Though media reports say there was a coup attempt in the Gambia earlier this week, Gambian President Yahya Jammeh denied that there was any effort by the Gambian military to overthrow his regime, claiming instead that the attack on the presidential palace was initiated by dissidents based in the US, Germany and the UK.

“The Gambian armed forces are very loyal as far as we are concerned—there isn’t any single participation of the armed forces except nullifying the attack,” Jammeh, who was out of the country during the attack but has since returned, said in a television interview on Wednesday night. “So this cannot be called a military coup—this was an attack by a terrorist group backed by some powers that I would not name.”

Jammeh has been in power since 1994 and has frequently drawn the ire of the West during the past two decades because of his willingness to loudly stand up to Western powers.

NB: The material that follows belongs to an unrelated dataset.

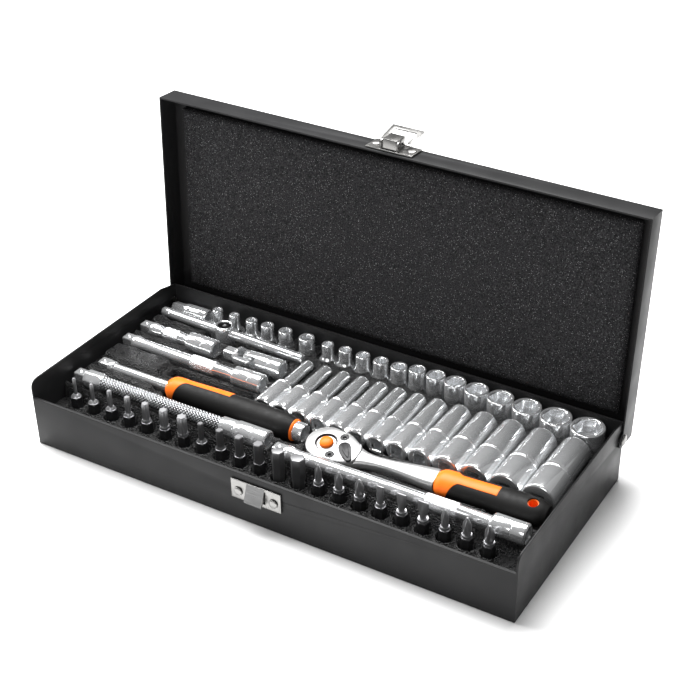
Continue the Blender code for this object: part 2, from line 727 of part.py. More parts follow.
def make_spinner():
    """The screwdriver handle: a shaft with a square, an orange core and a black rubber sleeve over it."""
    pivot = anchor("spinner_axis", spot(7.0, SPINNER_Y, GRIP_HEIGHT))
    shaft = [
        *drive_square(0), (7.5, "round", 8.0), (10.0, "round", 8.0), (12.0, "round", 5.6),
        (50.0 - GAP, "round", 5.6),
    ]
    loft("spinner_shaft", shaft, STEEL, turn=ALONG_X, parent=pivot)
    core = [(50.0, "round", 9.0), (51.0, "round", 13.0), (54.0, "round", 14.6), (58.0 - GAP, "round", 14.6)]
    loft("spinner_grip_collar", core, ORANGE, FINE_SIDES, turn=ALONG_X, parent=pivot)
    sleeve = [
        (58.0, "round", 14.2), (62.0, "round", 14.2), (80.0, "round", 15.6), (110.0, "round", 16.6),
        (128.0, "round", 16.2), (134.0 - GAP, "round", 13.2),
    ]
    loft("spinner_grip_sleeve", sleeve, BLACK_RUBBER, FINE_SIDES, turn=ALONG_X, parent=pivot)
    end = [
        (134.0, "round", 12.8), (136.6, "round", 11.4), (140.8, "round", 10.2),
        (140.8, "square", DRIVE_HOLE), (134.8, "square", DRIVE_HOLE),
    ]
    loft("spinner_end_drive", end, STEEL, turn=ALONG_X, parent=pivot)


def make_t_bar():
    """A sliding T-bar: a rod with balls near its ends, and a head that slides along it."""
    start, end = Vector(T_BAR_START), Vector(T_BAR_END)
    angle = math.atan2(end.y - start.y, end.x - start.x)
    length = (end - start).length
    pivot = anchor("t_bar_axis", spot(start.x, start.y, ROD_HEIGHT), (0, 0, angle))
    stations = [(0, "round", 5.0), (1.0, "round", 6.2), (length - 1.0, "round", 6.2), (length, "round", 5.0)]
    loft("t_bar_rod", stations, STEEL, turn=ALONG_X, parent=pivot)
    bottom = -15.0
    head_stations = [
        *drive_square(bottom), (bottom + 7.5, "round", 10.0), (-5.4, "round", 11.6), (4.4, "round", 11.6),
        (5.4, "round", 10.2),
    ]
    place = (T_HEAD_DISTANCE, 0, 0)
    head = loft("t_bar_head", head_stations, STEEL, place=place, parent=pivot)
    bore = [(T_HEAD_DISTANCE - 8, "round", 6.9), (T_HEAD_DISTANCE + 8, "round", 6.9)]
    cut(head, loft("t_bar_bore", bore, turn=ALONG_X, parent=pivot))


def make_fork(name, stations, pivot, side):
    """A fork whose two prongs stand either side of a slot. Side is 1 where they point along +X."""
    fork = loft(name, stations, STEEL, turn=ALONG_X, parent=pivot)
    far = 12.0
    slot_half = 3.3
    prong_half = 2.7
    for part, low_side, high_side, start in (
        ("slot", -slot_half, slot_half, JOINT_SLOT),
        ("below", -far, -prong_half, JOINT_SLOT - 1.4),
        ("above", prong_half, far, JOINT_SLOT - 1.4),
    ):
        ends = sorted((JOINT_CENTRE - side * start, JOINT_CENTRE + side * far))
        across = (low_side, high_side) if (part == "slot") == (side == 1) else (-far, far)
        upright = (low_side, high_side) if (part == "slot") != (side == 1) else (-far, far)
        low = (ends[0], across[0], upright[0])
        cut(fork, box(f"{name}_{part}", low, (ends[1], across[1], upright[1]), parent=pivot))
    hole = [(-far, "round", 2.9), (far, "round", 2.9)]
    turn = ALONG_Y if side == 1 else None
    cut(fork, loft(f"{name}_holes", hole, place=(JOINT_CENTRE, 0, 0), turn=turn, parent=pivot))


def make_universal_joint():
    """Two forks at right angles, with a cross block pinned between them."""
    pivot = anchor("universal_axis", spot(*JOINT_START, ROD_HEIGHT))
    end = JOINT_CENTRE + 23.0
    drive_fork = [
        *drive_square(0), (7.5, "round", 9.0), (9.5, "round", DRIVE_BODY),
        (JOINT_CENTRE + PRONG_REACH, "round", DRIVE_BODY),
    ]
    socket_fork = [
        (JOINT_CENTRE - PRONG_REACH, "round", DRIVE_BODY), (end - 0.6, "round", DRIVE_BODY),
        (end, "round", DRIVE_BODY - 1.2), *socket_bore(end),
    ]
    make_fork("universal_drive_fork", drive_fork, pivot, 1)
    make_fork("universal_socket_fork", socket_fork, pivot, -1)
    half = 2.9
    low = (JOINT_CENTRE - half, -half, -half)
    block = box("universal_cross", low, (JOINT_CENTRE + half, half, half), STEEL, parent=pivot)
    pin = [(-5.6, "round", 2.2), (5.6, "round", 2.2)]
    place = (JOINT_CENTRE, 0, 0)
    join(
        block,
        loft("cross_pin_across", pin, place=place, turn=ALONG_Y, parent=pivot),
        loft("cross_pin_upright", pin, place=place, parent=pivot),
    )


# --- Ratchet, drawn about the middle of its head, with its handle along +X -----------------------------


def mirrored(points):
    """A closed outline from the points of its +Y side."""
    other_side = [(x, -y) for x, y in reversed(points)]
    return [*points, *other_side]


def ratchet_outline(shrink=0.0):
    """The head's outline as far as the neck, seen from above, inwards by this much."""
    head = arc((0, 0), HEAD_RADIUS - shrink, 72, 288, 14)
    front = [(8.5, -10.8), (12.0, -10.5), (17.6, -9.0)]
    back = [(17.0, 6.0), (12.0, 9.2), (8.5, 10.4)]
    return head, [(x, y + shrink) for x, y in front], [(x, y - shrink) for x, y in back]


def make_ratchet_body(pivot):
    head, front, back = ratchet_outline()
    front_neck = [(22.5, -6.4), (28.0, -4.6), (36.0, -4.1), (46.0, -4.8), (58.0, -6.2), (66.0, -6.6)]
    back_neck = [(66.0, 6.6), (58.0, 6.2), (46.0, 4.6), (36.0, 3.4), (28.0, 3.0), (22.0, 3.4)]
    bottom = -HEAD_THICKNESS
    points = [Vector((x, y, bottom)) for x, y in (*head, *front, *front_neck, *back_neck, *back)]
    body = make_object("ratchet_body", prism_mesh(points, HEAD_THICKNESS, (0, 0, 1)), STEEL, parent=pivot)
    far = 20.0
    neck_low = -GRIP_DEPTH - 3.6
    cut(body, box("neck_underside", (19.5, -far, -far), (80.0, far, neck_low), parent=pivot))
    cut(body, box("neck_top", (21.0, -far, -0.8), (80.0, far, far), parent=pivot))
    gear_room = [(bottom + 2.0, "round", 16.6), (far, "round", 16.6)]
    drive_room = [(bottom - 5.0, "round", 13.4), (bottom + 5.0, "round", 13.4)]
    pawl_room = box("pawl_room", (6.0, -5.0, bottom + 3.0), (14.8, 4.6, far), parent=pivot)
    cut(body, loft("gear_room", gear_room, sides=FINE_SIDES, parent=pivot))
    cut(body, loft("drive_room", drive_room, sides=FINE_SIDES, parent=pivot), pawl_room)
    recess = [Vector((x, y, -1.6)) for x, y in cover_outline(-GAP)]
    cut(body, make_object("cover_recess", prism_mesh(recess, far, (0, 0, 1)), None, parent=pivot))
    for side, (x, y) in SCREW_PLACES:
        hole = [(-8.0, "round", 2.2), (far, "round", 2.2)]
        cut(body, loft(f"{side}_screw_hole", hole, place=(x, y, 0), parent=pivot))


def cover_outline(inset):
    """The cover plate's edge, inside the head's by the rim's width."""
    rim = 1.1 + inset
    head, front, back = ratchet_outline(rim)
    return [*head, *front[:-1], (17.0 - rim, -8.9 + rim), (17.0 - rim, 6.2 - rim), *back[1:]]


def make_ratchet_cover(pivot):
    points = [Vector((x, y, -1.6 + GAP)) for x, y in cover_outline(0.0)]
    cover = make_object("ratchet_cover", prism_mesh(points, 1.6 - GAP, (0, 0, 1)), STEEL, parent=pivot)
    far = 5.0
    ring_hole = [(-far, "round", 12.6), (far, "round", 12.6)]
    cut(cover, loft("ring_hole", ring_hole, sides=FINE_SIDES, parent=pivot))
    post = [(-far, "round", 4.6), (far, "round", 4.6)]
    cut(cover, loft("lever_post_hole", post, place=(*LEVER_PLACE, 0), parent=pivot))
    for side, (x, y) in SCREW_PLACES:
        place = (x, y, 0)
        sink = [(-far, "round", 2.2), (-1.0, "round", 2.2), (0.1, "round", 5.2), (far, "round", 5.2)]
        cut(cover, loft(f"{side}_screw_sink", sink, place=place, parent=pivot))
        screw = [(-6.0, "round", 1.6), (-0.8, "round", 1.6), (-0.1, "round", 4.0)]
        loft(f"cover_screw_{side}", screw, BLACK_PAINT, place=place, parent=pivot)


def make_ratchet_drive(pivot):
    """The toothed drive wheel, with its ring in the cover and its hub and male square below the head."""
    bottom = -HEAD_THICKNESS
    stations = [
        *drive_square(bottom - 8.0),
        (bottom - 0.5, "round", 12.6),
        (bottom + 2.0 + GAP, "round", 12.6),
        (bottom + 2.0 + GAP, "round", 15.8),
        (-4.0, "round", 15.8),
        (-4.0, "round", 12.0),
        (-0.3, "round", 12.0),
        (-0.3, "round", 8.2),
        (-4.8, "round", 8.2),
    ]
    loft("ratchet_drive", stations, STEEL, FINE_SIDES, parent=pivot)
    button = [(-3.4, "round", 7.6), (-0.2, "round", 7.6), (0.7, "round", 6.4), (1.1, "round", 4.4)]
    loft("quick_release_button", button, ORANGE, FINE_SIDES, parent=pivot)


def make_reversing_lever(pivot):
    """The thumb lever on its post. It lies to one side, for one direction of the ratchet."""
    place = anchor("lever_post", (*LEVER_PLACE, 0), (0, 0, LEVER_ANGLE))
    place.parent = pivot
    side = [*arc((0, 0), 3.3, 180, 80, 4), (6.0, 2.4), (9.8, 1.3)]
    points = [Vector((x, y, GAP)) for x, y in mirrored(side)]
    lever = make_object("reversing_lever", prism_mesh(points, 1.6, (0, 0, 1)), BLACK_PAINT, parent=place)
    post = [(-5.5, "round", 3.8), (1.0, "round", 3.8)]
    join(lever, loft("lever_post_pin", post, parent=place))


def flattened(stations, width, sides=FINE_SIDES):
    """A loft with its width stretched across, for a grip that is wider than it is thick."""
    mesh_data = loft_mesh(stations, sides)
    bmesh.ops.scale(mesh_data, vec=(1, width, 1), verts=mesh_data.verts)
    return mesh_data


def make_ratchet_grip(pivot):
    """The handle's orange collar and its black rubber sleeve, on a tang of the body."""
    middle = anchor("ratchet_grip_axis", (0, 0, -GRIP_DEPTH))
    middle.parent = pivot
    collar = [(66.0 + GAP, "round", 11.4), (68.0, "round", 13.0), (72.0, "round", 13.6)]
    sleeve = [
        (72.0 + GAP, "round", 13.2), (80.0, "round", 13.6), (98.0, "round", 14.2), (118.0, "round", 14.6),
        (125.0, "round", 13.4), (128.0, "round", 10.4),
    ]
    stretch = 1.16
    mesh_data = flattened(collar, stretch)
    make_object("ratchet_grip_collar", mesh_data, ORANGE, turn=ALONG_X, parent=middle)
    mesh_data = flattened(sleeve, stretch)
    grip = make_object("ratchet_grip_sleeve", mesh_data, BLACK_RUBBER, turn=ALONG_X, parent=middle)
    hole = [(-20.0, "round", 5.0), (20.0, "round", 5.0)]
    cut(grip, loft("hanging_hole", hole, place=(121.5, 0, 0), parent=middle))


def make_ratchet():
    pivot = anchor("ratchet_axis", spot(*RATCHET_PLACE, RATCHET_TOP), (RATCHET_ROLL, 0, RATCHET_ANGLE))
    make_ratchet_body(pivot)
    make_ratchet_cover(pivot)
    make_ratchet_drive(pivot)
    make_reversing_lever(pivot)
    make_ratchet_grip(pivot)


def main():
    clear_scene()
    make_case_base()
    make_hinge_rivets()
    make_keeper()
    hinge = make_lid_anchor()
    make_case_lid(hinge)
    make_foam_pad(hinge)
    make_latch_base(hinge)
    make_latch_lever(hinge)
    make_latch_bail(hinge)
    make_tray()
    make_deep_sockets()
    make_short_sockets()
    make_bits()
    make_extensions()
    make_flexible_extension()
    make_bit_adapter()
    make_spinner()
    make_t_bar()
    make_universal_joint()
    make_ratchet()


main()
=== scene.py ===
import math

import bmesh
import bpy
import numpy as np
from mathutils import Matrix, Vector


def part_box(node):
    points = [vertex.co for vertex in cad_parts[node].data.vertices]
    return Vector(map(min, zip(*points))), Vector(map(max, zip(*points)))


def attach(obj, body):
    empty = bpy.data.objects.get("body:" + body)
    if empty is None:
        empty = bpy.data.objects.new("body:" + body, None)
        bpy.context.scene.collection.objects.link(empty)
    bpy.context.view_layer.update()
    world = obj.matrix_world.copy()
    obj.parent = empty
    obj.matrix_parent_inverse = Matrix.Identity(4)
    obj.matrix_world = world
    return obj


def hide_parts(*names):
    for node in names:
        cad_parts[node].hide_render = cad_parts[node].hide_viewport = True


# Sizes are in millimetres. Places are measured from the case's front left bottom corner, and spot()
# turns them into the frame's own metres.
MM = 0.001
CASE_LENGTH = 300.0
CASE_WIDTH = 133.0
CASE_FRONT_HEIGHT = 31.0
ROD_HEIGHT = 29.5
GRIP_HEIGHT = 28.0
DRIVE_BODY = 11.6
DRIVE = 6.3
DRIVE_HOLE = 6.7
STAND_BOTTOM = 12.0
STAND_TOP = 37.0
SOCKET_SIZES = (4, 4.5, 5, 5.5, 6, 7, 8, 9, 10, 11, 12, 13, 14)
STAR_SIZES = (3.4, 3.4, 4.0, 4.7, 5.1, 6.1)
STAR_PLACES = (37.3, 49.6, 62.2, 73.6, 86.5, 101.5)
DEEP_FRONT = 60.5
DEEP_LENGTH = 50.0
DEEP_HEIGHT = 27.5
BACK_ROW_EDGE = CASE_WIDTH - 1.7
BIT_FIRST_X = 13.5
BIT_PITCH = 12.45
BIT_COUNT = 22
BIT_Y = 20.2
LID_LEAN = math.radians(2.9)
TRAY_LEVEL = 26.6
HINGE_IN = 3.5
HINGE_HEIGHT = 29.5
SHANK_HEX = 6.35
BIG_HEX = 5.2
HEAD_DEPTH = 11.5
JOINT_CENTRE = 17.5
PRONG_REACH = 2.8
PRONG_HALF = 2.7
SLOT_HALF = 3.3

ROUND_SIDES = 48
FINE_SIDES = 96
EDGE = 0.14

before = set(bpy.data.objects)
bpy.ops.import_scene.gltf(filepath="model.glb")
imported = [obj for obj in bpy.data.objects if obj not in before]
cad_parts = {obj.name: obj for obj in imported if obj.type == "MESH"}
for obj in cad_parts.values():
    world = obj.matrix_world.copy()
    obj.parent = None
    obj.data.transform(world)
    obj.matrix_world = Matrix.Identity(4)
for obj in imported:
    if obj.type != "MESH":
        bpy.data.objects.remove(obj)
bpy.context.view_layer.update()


def spot(x, y, z):
    return Vector((x - CASE_LENGTH / 2, y - CASE_WIDTH / 2, z)) * MM


# --- Materials ----------------------------------------------------------------------------------------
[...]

A prime example was his decision in 2013 to leave the 50-member Commonwealth of Nations, saying it will not be part of an “institution that represents an extension of colonialism.”

The Commonwealth, formerly known as the British Commonwealth, is mostly made up of former territories of the British Empire.

Jammeh also announced in 2013 that he wanted to shift the country’s official language from English to a local language, saying, “We no longer subscribe to the belief that for you to be a government you should speak English language. We should speak our language.”

“The British did not care about education, that means they were not practicing good governance,” he added. “All they did was loot and loot and loot.”

There was heavy gunfire heard on Tuesday near the presidential palace in Banjul, but few details were emerging.

Jammeh said he would make “an example” of anyone who had been part of the attack. Sources told the BBC that Gambian forces have detained several relatives of alleged coup leader Lt. Col Lamin Sanneh, who is among five people said to have been killed during the attack. Sanneh, former head of the presidential guards, moved to the U.S. after disagreements with Jammeh.

According to a report on Gambian state TV, a large number of weapons was seized during Tuesday’s fighting.

Despite Jammeh’s accusations, the U.S. government, as expected, denied a role in the alleged coup attempt.

Meanwhile, UN chief Ban Ki-moon called for an investigation into the attack, urging the government and security forces in Banjul to “act in full respect of human rights.”

With a population of two million, The Gambia is almost entirely surrounded by Senegal.